#### Supplied material
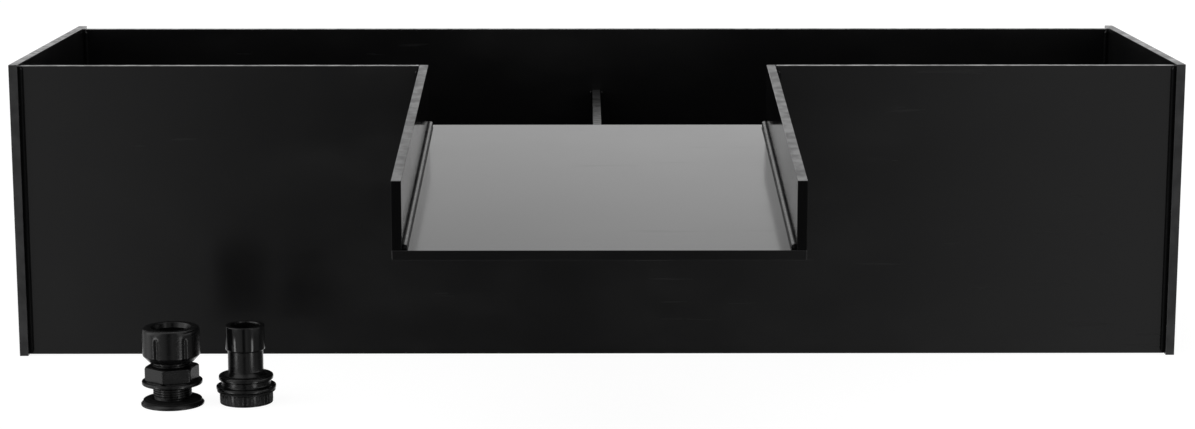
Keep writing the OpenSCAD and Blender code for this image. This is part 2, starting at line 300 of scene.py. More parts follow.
class Graph:
    """A node tree, built a node at a time."""

    def put(self, socket, value):
        """Links a socket, or sets its own value."""
        if isinstance(value, bpy.types.NodeSocket):
            self.tree.links.new(value, socket)
        else:
            socket.default_value = value

    def add(self, kind, sockets=None, **settings):
        """A node with its settings, and its sockets linked or set by name. Returns its outputs."""
        node = self.tree.nodes.new(kind)
        for key, value in settings.items():
            setattr(node, key, value)
        for label, value in (sockets or {}).items():
            self.put(next(s for s in node.inputs if s.name == label and s.enabled), value)
        return node.outputs

    def math(self, operation, *values):
        """A Math node."""
        node = self.tree.nodes.new("ShaderNodeMath")
        node.operation = operation
        for socket, value in zip(node.inputs, values):
            self.put(socket, value)
        return node.outputs["Value"]

    def plus(self, first, second):
        """The sum of two values."""
        return self.math("ADD", first, second)

    def minus(self, first, second):
        """The first value less the second."""
        return self.math("SUBTRACT", first, second)

    def times(self, first, second):
        """The product of two values."""
        return self.math("MULTIPLY", first, second)

    def over(self, first, second):
        """The first value divided by the second."""
        return self.math("DIVIDE", first, second)


# ---------- materials ----------

class Shader(Graph):
    """A material's node tree."""

    def __init__(self, name, colour, roughness, **values):
        self.material = bpy.data.materials.new(name)
        self.material.use_nodes = True
        self.tree = self.material.node_tree
        self.skin = self.tree.nodes["Principled BSDF"]
        self.skin.inputs["Base Color"].default_value = (*colour, 1)
        self.skin.inputs["Roughness"].default_value = roughness
        for label, value in values.items():
            self.skin.inputs[label.replace("_", " ")].default_value = value
        self.place = self.tree.nodes.new("ShaderNodeTexCoord").outputs["Object"]

    def stretched(self, scale, turn=(0.0, 0.0, 0.0)):
        """Object coordinates stretched along the axes, and then turned."""
        sockets = {"Vector": self.place, "Scale": scale, "Rotation": turn}
        return self.add("ShaderNodeMapping", sockets)["Vector"]

    def noise(self, scale, detail=3.0, roughness=0.5, place=None, distortion=0.0):
        """Cloudy noise from 0 to 1."""
        return self.add("ShaderNodeTexNoise", {
            "Vector": place or self.place, "Scale": scale, "Detail": detail, "Roughness": roughness,
            "Distortion": distortion})["Fac"]

    def spread(self, value, low, high, to_low, to_high):
        """A value moved from one range to another, and kept in it."""
        node = self.tree.nodes.new("ShaderNodeMapRange")
        node.interpolation_type = "SMOOTHSTEP"
        self.put(node.inputs["Value"], value)
        for label, number in zip(("From Min", "From Max", "To Min", "To Max"), (low, high, to_low, to_high)):
            node.inputs[label].default_value = number
        return node.outputs["Result"]

    def blend(self, factor, first, second):
        """A colour between two colours."""
        node = self.tree.nodes.new("ShaderNodeMix")
        node.data_type = "RGBA"
        self.put(node.inputs["Factor"], factor)
        for label, colour in (("A", first), ("B", second)):
            socket = next(s for s in node.inputs if s.name == label and s.type == "RGBA")
            self.put(socket, colour if isinstance(colour, bpy.types.NodeSocket) else (*colour, 1))
        return next(s for s in node.outputs if s.type == "RGBA")

    def bump(self, height, depth, under=None, strength=1.0):
        """Relief of a real depth, in metres."""
        sockets = {"Strength": strength, "Distance": depth, "Height": height}
        if under:
            sockets["Normal"] = under
        return self.add("ShaderNodeBump", sockets)["Normal"]

    def wear(self, colour=None, roughness=None, normal=None):
        """Links what varies over the surface to the shader."""
        for label, value in (("Base Color", colour), ("Roughness", roughness), ("Normal", normal)):
            if value:
                self.put(self.skin.inputs[label], value)
        return self.material


def shaded(colour, factor):
    """A colour made darker or lighter."""
    return [part * factor for part in colour]


def scratches(shader, angle, density):
    """Fine handling scratches, 1 on a scratch and 0 beside it."""
    lines = shader.noise(1.0, 2.0, 0.5, shader.stretched((6, 130, 130), angle), 0.4)
    patches = shader.noise(5.0, 2.0)
    return shader.times(
        shader.spread(lines, 0.66, 0.74, 0.0, 1.0),
        shader.spread(patches, 1.0 - density, 1.1 - density, 0.0, 1.0))


def sheet_face_material(name, gloss):
    """Gloss black extruded sheet: faint swells, orange peel, scuffs and a film of dust."""
    seen = looks("sheet_looks")
    shader = Shader(name, seen.colour, gloss, IOR=1.5)
    swell = shader.noise(5.5, 1.5, 0.4)
    peel = shader.noise(260.0, 2.0, 0.5)
    normal = shader.bump(swell, 0.0003, None, 0.5)
    normal = shader.bump(peel, 0.00002, normal, 0.25)
    film = shader.noise(7.0, 5.0, 0.62, shader.stretched((1, 1, 1.8)))
    specks = shader.spread(shader.noise(420.0, 1.0), 0.70, 0.76, 0.0, 0.5)
    marks = shader.math(
        "MAXIMUM", scratches(shader, (0.3, 0.5, 0.2), 0.52), scratches(shader, (1.2, -0.4, 1.0), 0.50))
    dusty = shader.plus(shader.spread(film, 0.42, 0.78, 0.0, 0.8), shader.times(marks, 0.6))
    colour = shader.blend(shader.plus(dusty, specks), seen.colour, seen.dust)
    roughness = shader.plus(shader.spread(film, 0.3, 0.8, gloss, gloss + 0.07), shader.times(marks, 0.12))
    return shader.wear(colour, roughness, normal)


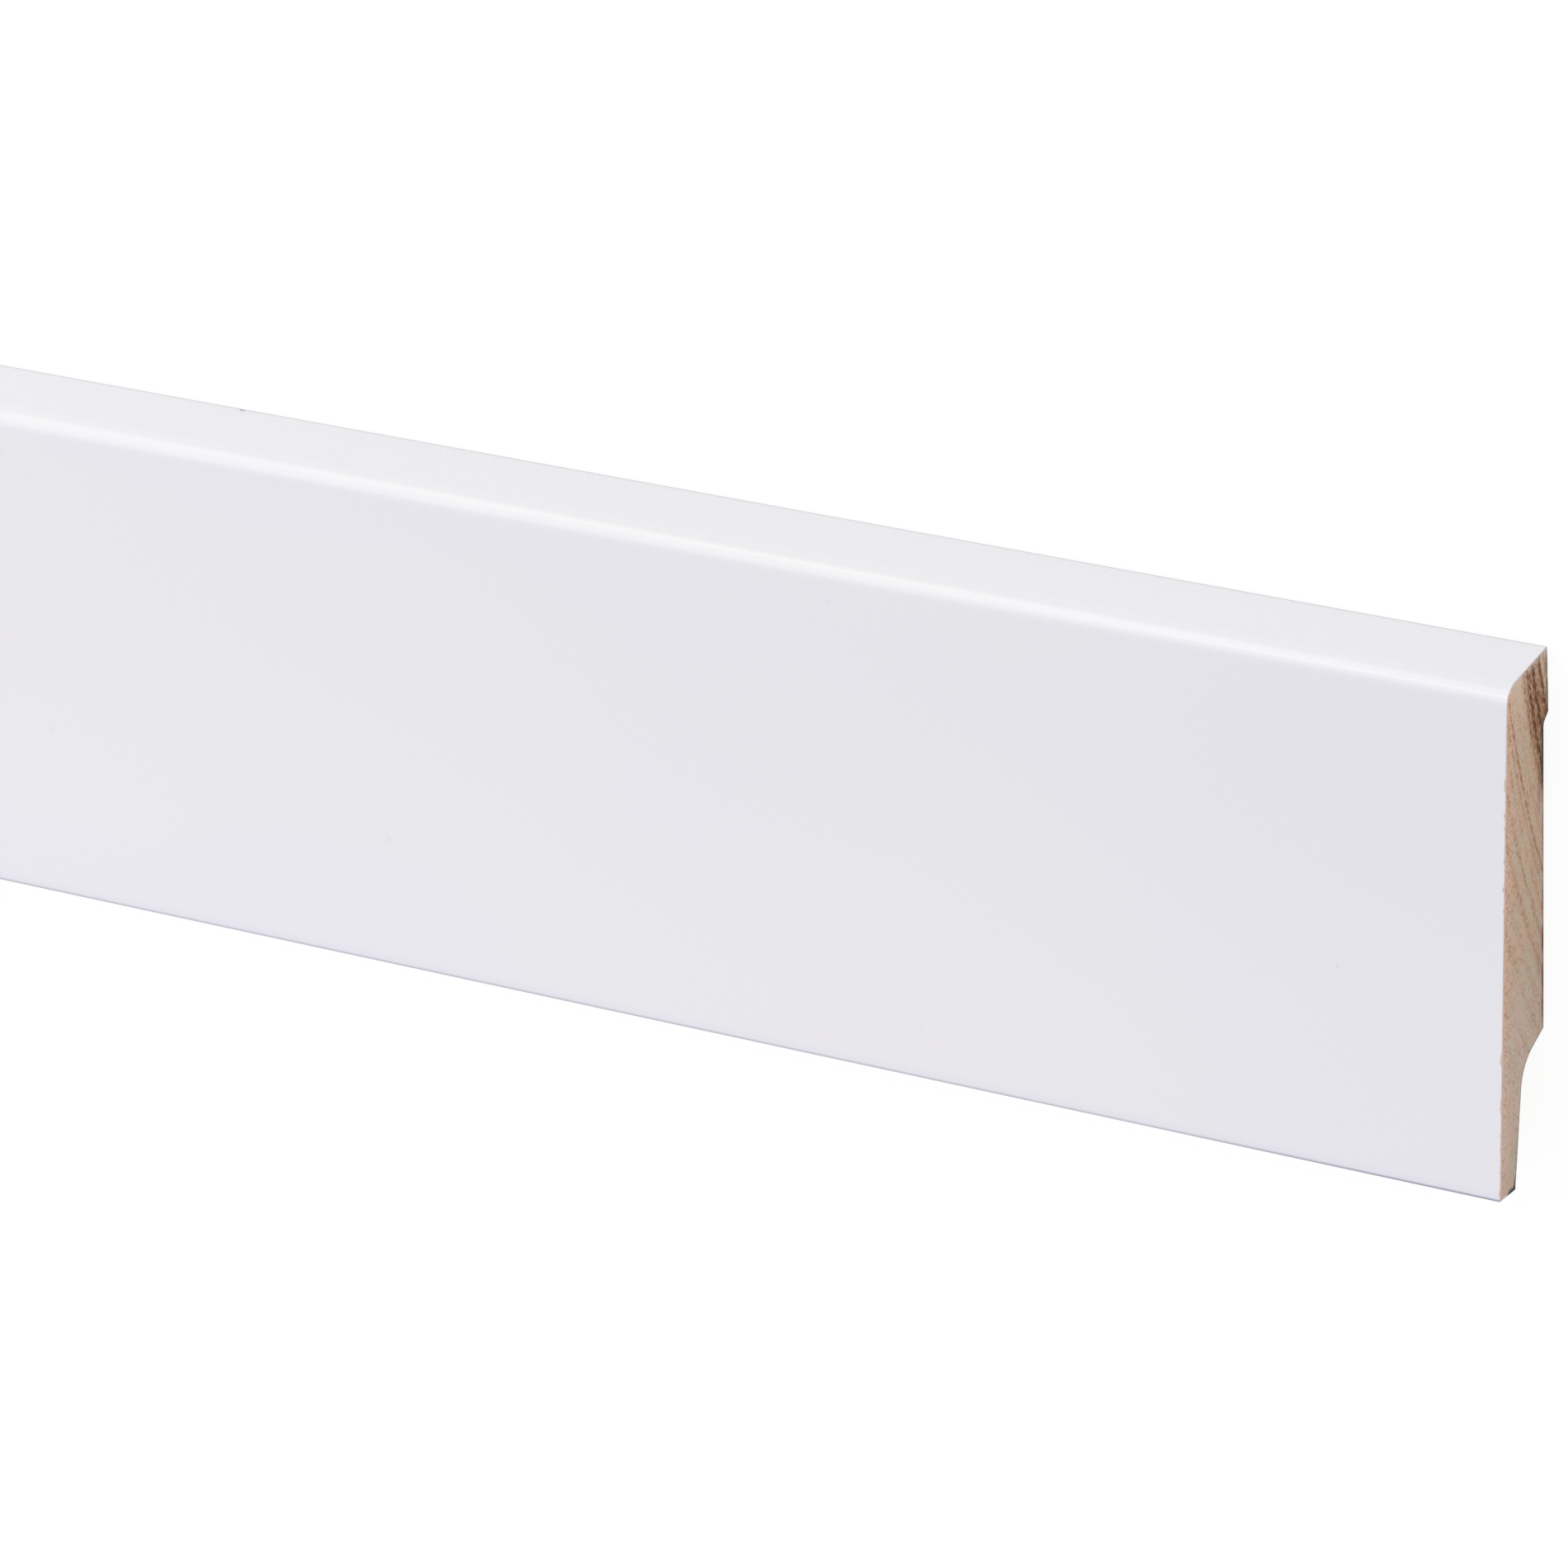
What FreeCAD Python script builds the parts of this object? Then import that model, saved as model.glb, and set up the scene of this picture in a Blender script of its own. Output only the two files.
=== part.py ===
import FreeCAD, Part
import math
import os

import Sketcher

# One length of solid softwood skirting board, run through a moulder and sawn square at both ends.
# It lies on its back: the painted face looks up, the bottom edge is towards -Y and the top edge
# towards +Y. Its length runs along X, and the origin is on the floor under its middle.

doc = FreeCAD.newDocument("SkirtingBoard")


# Sizes in millimetres and degrees. Heights are those of the board as it is fitted to a wall.
sizes = doc.addObject("Spreadsheet::Sheet", "Sizes")
driving_sizes = [
    ("length", 2400, "stock length between the sawn ends"),
    ("height", 95, "bottom edge to the back of the top edge"),
    ("thickness", 16, "painted face to the wall"),
    ("top_thickness", 15.1, "thickness at the top, where the land leans away from the wall"),
    ("top_slope", 10.5, "fall of the top edge towards the room"),
    ("land_height", 11.8, "land that bears on the wall at the top"),
    ("undercut_slope", 42, "slope of the undercut below the land"),
    ("relief_depth", 1.8, "back relief at its upper end, which runs out to nothing at its lower end"),
    ("recess_height", 26, "cable recess, from the bottom edge to where it meets the wall"),
    ("recess_roof_slope", 26.5, "slope of the cable recess's roof"),
    ("foot_thickness", 6, "leg in front of the cable recess, at the bottom edge"),
    ("leg_taper", 5.3, "lean of the leg's back"),
    ("cove_radius", 7.5, "hollow between the leg and the recess's roof"),
    ("undercut_radius", 1.5, "hollow between the undercut and the back relief"),
    ("top_round_radius", 4, "rounding between the face and the top edge"),
    ("foot_round_radius", 0.3, "rounding between the face and the bottom edge"),
]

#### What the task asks
Look back at the data above. Transcribe exactly the lines starting at the line that contains "What FreeCAD Python" and ending at the line that contains "# towards +Y.".

#### Exercise solution
What FreeCAD Python script builds the parts of this object? Then import that model, saved as model.glb, and set up the scene of this picture in a Blender script of its own. Output only the two files.
=== part.py ===
import FreeCAD, Part
import math
import os

import Sketcher

# One length of solid softwood skirting board, run through a moulder and sawn square at both ends.
# It lies on its back: the painted face looks up, the bottom edge is towards -Y and the top edge
# towards +Y. Its length runs along X, and the origin is on the floor under its middle.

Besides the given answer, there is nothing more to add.